Photo Source: Wikipedia West Point media file

Originally, the Old Cadet Chapel was located across from the post’s clock tower at Bartlett Hall.  In 1910 when demolition was its proposed fate, a cadre of cadets who wanted it saved for posterity prompted its relocation to the cemetery.  
           Photo Source: Wikipedia West Point media file               

Contemporary columbarium walls follow the circular pattern of the cemetery’s layout.  

Photo Source:  ForUsAll Campaign for West Point, Cemetery Marketing


These burial grounds so rife with historical relevance are also filled to the gill with underground occupants.  After two centuries of open enrollment, so to speak, the capacity of this twelve-acre parcel is dwindling.  At the current rate of occupancy – one hundred forty to two hundred remains per year – it had been predicted that options for full bodily burials would evaporate within a decade.  Fortunately, that prospect has been addressed by the Academy and its graduates who have taken steps for expansion of the grounds as well as the construction of columbaria.  A development project was boosted by a monetary gift from the Class of 2011.  Plans include an embellishment of the modern age – a smartphone app that will enable visitors to identify sites.  

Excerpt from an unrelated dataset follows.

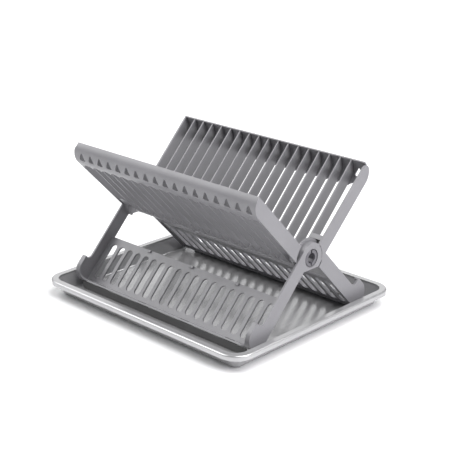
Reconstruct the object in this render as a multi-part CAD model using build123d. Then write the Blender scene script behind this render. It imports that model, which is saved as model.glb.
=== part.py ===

As a member of the association of graduates, Lieutenant Colonel Freed Lowrey, Class of 1967 and a Vietnam War veteran, has been active in raising funds for the project.  He aspires to be buried here in the company of classmates and comrades who died in the warfare they experienced together.  

“I want to be among soldiers.  I want to be among people of my own kind who have served and done so much for the nation and have sacrificed so much.  
I could be in Arlington, I could be in any national cemetery, but this is – and I’m not a religious person – I mean, West Point’s almost my soul.”  
                                                                                                    ~ Freed Lowrey

Noted in a mission statement, the intent of the West Point Cemetery is to deliver a final salute to those who have served the country.  Through commemorative actions and memorial tributes, may it be said, “Well done; be thou at peace.”